'2061' marks the new album release from Polish ensemble EABS unveiling their fourth album for the prolific Astigmatic Records.
The last EABS album - the sensational 'Discipline of Sun Ra' - saw the Polish collective take listeners on a spiritual and cosmic journey throughout the cosmos under the wisdom and tutelage of Sun Ra. And while, as listeners, 'Discipline of Sun Ra' became an album that transported us from the daily hum drum of our earthbound existence towards these inspired new worlds and perspectives throughout each (repeated) listen, it turns out that the place we would visit through our headphones was a place that EABS didn't actually return from.
EABS have always worn their hearts on their sleeves - be them drawing from 90s hip-hop or typically immersing themselves within Poland's rich history and culture (as evidenced via their first two albums 'Repetitions (Letters to Krzysztof Komeda)', 2017, and 'Slavic Spirits', 2019) - so it's a testament to their continual far-reaching vision that '2061' can place them even further afield, not just geographically, but through time periods that don't see them paying homage but forging ahead into the unexplored.
Perhaps these phenomenal space explorations have become about sheer escapism though? Certainly not a collective to allow themselves to be slowed down or hindered by something as mundane as a worldwide pandemic, the years since our world turned upside down have continued to produce some of EABS' best work - as a unified collective, individual efforts or via their spinoff group, BÅ‚oto.
The foreboding urgency of 'Global Warming' kicks the album off, further feeding into the nature of our doomed surroundings and it's somewhat harsh, but justifiable, perspective is a theme that continues throughout the album's nine tracks. Tracks like 'Lucifer (The New Sun)', 'The Mystery of Monolith' and 'Dead Silence' are bleak but phenomenal pieces of music with 'Human Hero' injecting a little hope in humanity before legendary Polish saxophonist Jan Ptaszyn Wróblewski guests on the album's closing number - 'A Farewell to Mother Earth' - the track that seals all of our fates.

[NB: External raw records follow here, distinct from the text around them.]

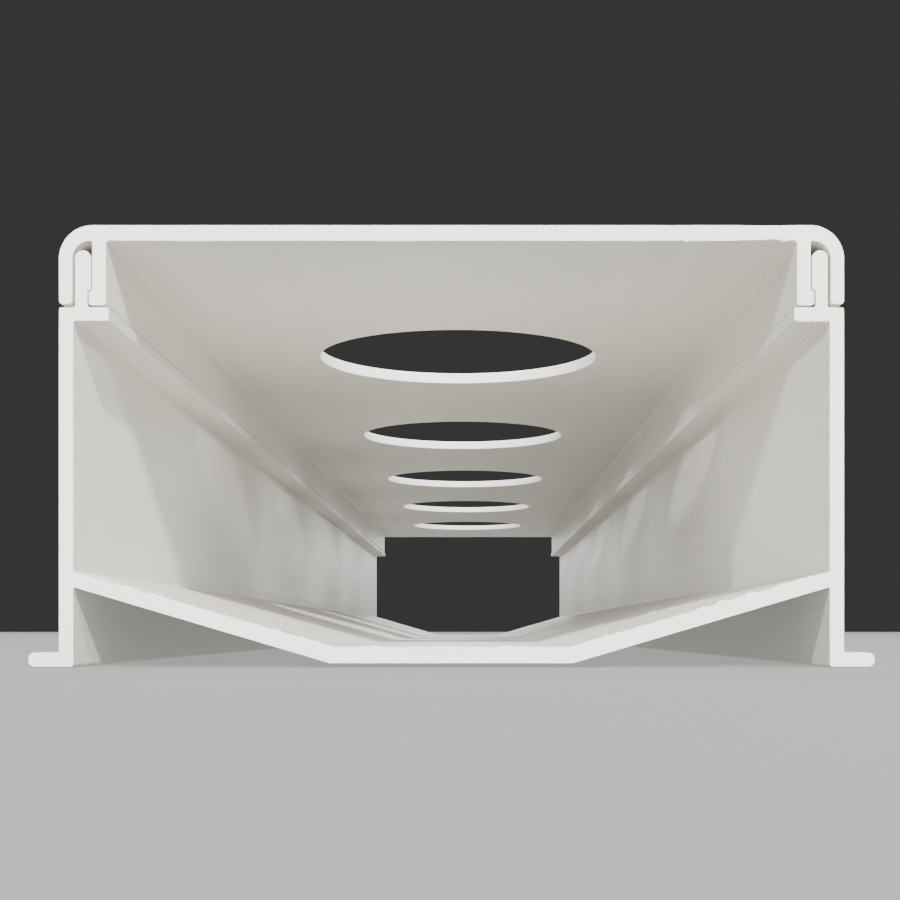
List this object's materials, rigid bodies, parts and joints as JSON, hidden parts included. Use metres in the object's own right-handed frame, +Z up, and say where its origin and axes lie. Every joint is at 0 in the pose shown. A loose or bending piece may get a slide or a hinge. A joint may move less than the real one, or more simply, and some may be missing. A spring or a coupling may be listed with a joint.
{
  "type": "trough feeder",
  "caption": "Long open-ended white plastic channel with a V floor, side walls and foot flanges, closed by a clip-on cover with a row of large round openings.",
  "frame": {"origin": "middle of the footprint, on the ground under the feet", "axes": "+Y along the trough, +X across it, +Z up through the cover"},
  "size_m": [0.219, 1.143, 0.1143],
  "materials": {
    "trough_pvc": "satin white rigid PVC, extruded",
    "cover_pvc": "satin white rigid PVC, extruded"
  },
  "bodies": {
    "trough": {"trough": "trough_pvc"},
    "cover": {"cover": "cover_pvc"}
  },
  "joints": [
    {"name": "cover_slide", "type": "slide", "parent": "trough", "child": "cover", "axis": [0, 1, 0], "range_m": [-1, 1]}
  ]
}
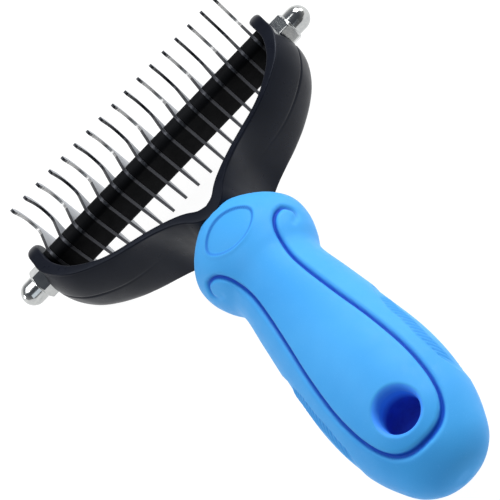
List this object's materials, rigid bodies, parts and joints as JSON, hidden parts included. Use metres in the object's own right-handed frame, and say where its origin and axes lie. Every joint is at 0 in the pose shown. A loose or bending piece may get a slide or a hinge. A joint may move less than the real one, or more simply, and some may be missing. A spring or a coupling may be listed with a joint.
{
  "type": "undercoat rake",
  "caption": "Hand rake for combing out loose undercoat: hooked steel blades clamped on a rod across a two-armed moulded yoke, with a soft contoured grip and a hanging hole",
  "frame": {"origin": "middle of the hanging hole, on its axis and at half the thickness of the grip", "axes": "+X along the blade rod, +Y from the hanging hole towards the blades, +Z the way the claws point, along the axis of the hanging hole"},
  "size_m": [0.1056, 0.1487, 0.0301],
  "materials": {
    "blade_steel": "polished stainless sheet, ground edges",
    "spacer_plastic": "black satin moulding",
    "rod_steel": "plain threaded rod",
    "nut_chrome": "bright nickel plated domed nut",
    "yoke_plastic": "black satin moulding with a faint parting line",
    "grip_rubber": "matt blue thermoplastic rubber"
  },
  "bodies": {
    "root": {"blade_01": "blade_steel", "blade_02": "blade_steel", "blade_03": "blade_steel", "blade_04": "blade_steel", "blade_05": "blade_steel", "blade_06": "blade_steel", "blade_07": "blade_steel", "blade_08": "blade_steel", "blade_09": "blade_steel", "blade_10": "blade_steel", "blade_11": "blade_steel", "blade_12": "blade_steel", "blade_13": "blade_steel", "blade_14": "blade_steel", "blade_15": "blade_steel", "blade_16": "blade_steel", "blade_17": "blade_steel", "spacer_01": "spacer_plastic", "spacer_02": "spacer_plastic", "spacer_03": "spacer_plastic", "spacer_04": "spacer_plastic", "spacer_05": "spacer_plastic", "spacer_06": "spacer_plastic", "spacer_07": "spacer_plastic", "spacer_08": "spacer_plastic", "spacer_09": "spacer_plastic", "spacer_10": "spacer_plastic", "spacer_11": "spacer_plastic", "spacer_12": "spacer_plastic", "spacer_13": "spacer_plastic", "spacer_14": "spacer_plastic", "spacer_15": "spacer_plastic", "spacer_16": "spacer_plastic", "spacer_17": "spacer_plastic", "spacer_18": "spacer_plastic", "clamp_rod": "rod_steel", "dome_nut_left": "nut_chrome", "dome_nut_right": "nut_chrome", "yoke": "yoke_plastic", "grip": "grip_rubber"}
  },
  "joints": []
}
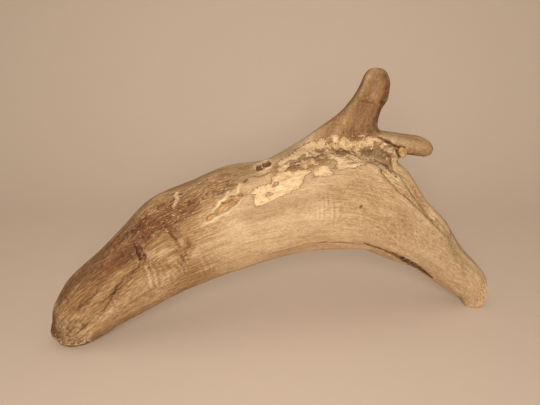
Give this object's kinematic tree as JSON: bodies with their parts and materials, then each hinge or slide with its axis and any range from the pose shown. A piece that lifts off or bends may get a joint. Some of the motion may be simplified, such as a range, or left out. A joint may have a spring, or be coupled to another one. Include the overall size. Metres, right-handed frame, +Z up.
{
  "type": "piece of driftwood",
  "caption": "Weathered piece of driftwood: a bent limb that bridges between a broad and a narrow foot, with a tall prong, a short prong and a twig stub at its crown.",
  "frame": {"origin": "on the floor, under the middle of the bounding box", "axes": "+X along the limb from the broad foot to the narrow foot, +Y towards the back, where the prongs grow, +Z up"},
  "size_m": [0.4096, 0.1036, 0.2332],
  "materials": {
    "weathered_wood": "bare, sea-worn and dry, matte"
  },
  "bodies": {
    "root": {"driftwood": "weathered_wood"}
  },
  "joints": []
}
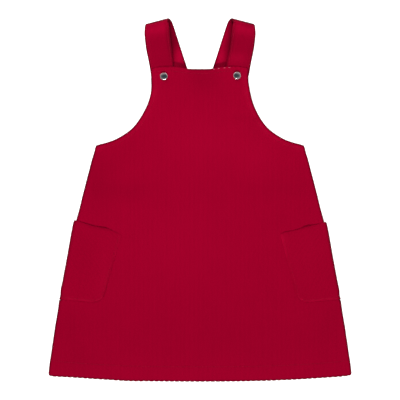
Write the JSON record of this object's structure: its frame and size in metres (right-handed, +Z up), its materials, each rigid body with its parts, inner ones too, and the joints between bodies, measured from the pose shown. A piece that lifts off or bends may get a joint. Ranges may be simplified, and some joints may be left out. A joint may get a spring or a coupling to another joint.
{
  "type": "pinafore dress",
  "caption": "Child's A-line pinafore dress in red needlecord, laid flat, with a square bib, snapped straps folded over at the shoulders and patch pockets wrapped round the side seams.",
  "frame": {"origin": "on the surface the dress lies on, under the middle of its box", "axes": "+Y from the hem to the straps, +X to the right as the front is seen, +Z up from the surface"},
  "size_m": [0.364, 0.4352, 0.011],
  "materials": {
    "needlecord_front": "red cotton needlecord, ribs running up the garment",
    "needlecord_back": "red cotton needlecord, ribs running up the garment",
    "needlecord_strap": "red cotton needlecord, double, ribs along the strap",
    "needlecord_pocket": "red cotton needlecord, ribs running down the pocket",
    "snap_nickel": "polished nickel plate on stamped brass"
  },
  "bodies": {
    "root": {"front_panel": "needlecord_front", "back_panel": "needlecord_back", "strap_left": "needlecord_strap", "strap_right": "needlecord_strap", "pocket_left": "needlecord_pocket", "pocket_right": "needlecord_pocket", "snap_cap_left": "snap_nickel", "snap_cap_right": "snap_nickel", "snap_stud_left": "snap_nickel", "snap_stud_right": "snap_nickel"}
  },
  "joints": []
}
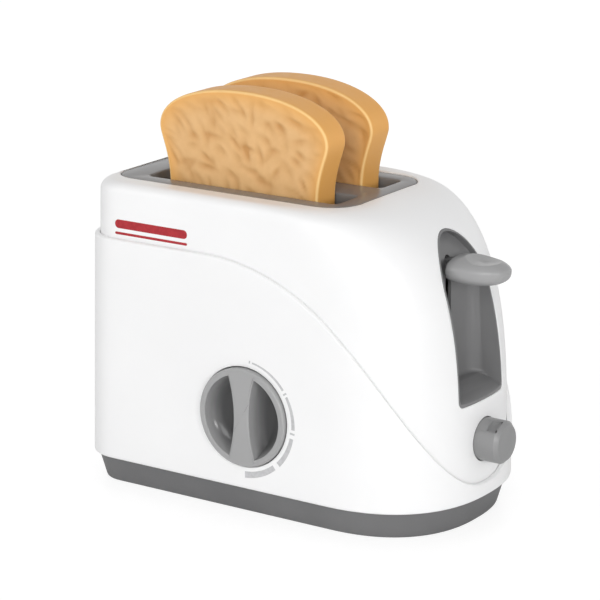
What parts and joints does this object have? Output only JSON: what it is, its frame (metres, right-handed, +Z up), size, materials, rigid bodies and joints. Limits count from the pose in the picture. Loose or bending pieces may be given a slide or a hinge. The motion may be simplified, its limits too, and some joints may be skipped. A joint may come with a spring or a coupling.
{
  "type": "toy toaster",
  "caption": "White toy pop-up toaster with grey slot plate, side lever, eject button and browning dial, and play bread slices that ride on a sprung carriage.",
  "frame": {"origin": "middle of the underside, on the table plane", "axes": "+X from the rear to the rounded nose with the lever, +Y across the slots away from the dial, +Z up"},
  "size_m": [0.1971, 0.1098, 0.1855],
  "materials": {
    "white_plastic": "satin moulded ABS",
    "grey_plastic": "satin moulded ABS",
    "dark_plastic": "fine matt moulded ABS",
    "black_plastic": "matt moulded polypropylene",
    "steel": "bright zinc plate",
    "bread_plastic": "matt moulded plastic with a crumb texture"
  },
  "bodies": {
    "housing": {"base_tray": "dark_plastic", "base_screws": "steel", "skirt_shell": "white_plastic", "upper_shell": "white_plastic", "slot_plate": "grey_plastic", "toast_chute": "black_plastic", "top_screws": "steel", "lever_channel": "grey_plastic", "channel_screws": "steel", "guide_rods": "steel", "lift_spring": "steel", "latch_bracket": "dark_plastic", "bracket_screws": "steel", "latch_pin": "steel", "latch_spring": "steel", "button_spring": "steel", "click_spring": "steel", "click_screw": "steel"},
    "carriage": {"carriage_frame": "dark_plastic", "toast_rack": "steel", "rack_screws": "steel", "lever_paddle": "grey_plastic", "catch_leaf": "steel", "leaf_screw": "steel"},
    "button": {"eject_button": "grey_plastic"},
    "latch": {"latch_lever": "dark_plastic"},
    "dial": {"dial_knob": "grey_plastic", "dial_shaft": "dark_plastic", "click_wheel": "grey_plastic", "dial_screw": "steel"},
    "near_slice": {"toast_near": "bread_plastic"},
    "far_slice": {"toast_far": "bread_plastic"}
  },
  "joints": [
    {"name": "lever_slide", "type": "slide", "parent": "housing", "child": "carriage", "axis": [0, 0, 1], "range_m": [-0.044, 0], "stiffness_N_per_m": 100, "springref_m": 0.06, "deforming": ["lift_spring", "catch_leaf"]},
    {"name": "near_slice_lift", "type": "slide", "parent": "carriage", "child": "near_slice", "axis": [0, 0, 1], "range_m": [0, 0.12]},
    {"name": "far_slice_lift", "type": "slide", "parent": "carriage", "child": "far_slice", "axis": [0, 0, 1], "range_m": [0, 0.12]},
    {"name": "eject_press", "type": "slide", "parent": "housing", "child": "button", "axis": [-1, 0, 0], "range_m": [0, 0.0035], "stiffness_N_per_m": 400, "springref_m": -0.002, "deforming": ["button_spring"]},
    {"name": "latch_release", "type": "hinge", "parent": "housing", "child": "latch", "pos_m": [0.0571, 0, 0.031], "axis": [0, -1, 0], "range_deg": [0, 26], "deforming": ["latch_spring"]},
    {"name": "dial_turn", "type": "hinge", "parent": "housing", "child": "dial", "pos_m": [-0.0007, -0.05, 0.046], "axis": [0, 1, 0], "range_deg": [0, 180], "deforming": ["click_spring"]}
  ],
  "couplings": [
    {"joint": "latch_release", "follows": "eject_press", "rad_per_m": 129.65}
  ]
}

The fantasy-esque nature of 'Discipline of Sun Ra' makes way for a considerably bleaker perspective of who we are and the decidedly worrying direction our planet is steering towards, from an ecological nature and the general end-of-days events we've experienced over the last few years. As a four-album run, EABS have carved out a mind-blowing experience - as mentioned previously, from the nostalgic and respectful tributes to Poland's history all the way to this planet's final days so if EABS were to cite this as their final ever album, then what a harrowing but immaculate story that would tell. But as the infamous words of Jeff Goldblum's Dr Ian Malcolm utter in Jurassic Park (1993), "Life finds a way", which should give us all hope that EABS will resurrect us for their fifth outing.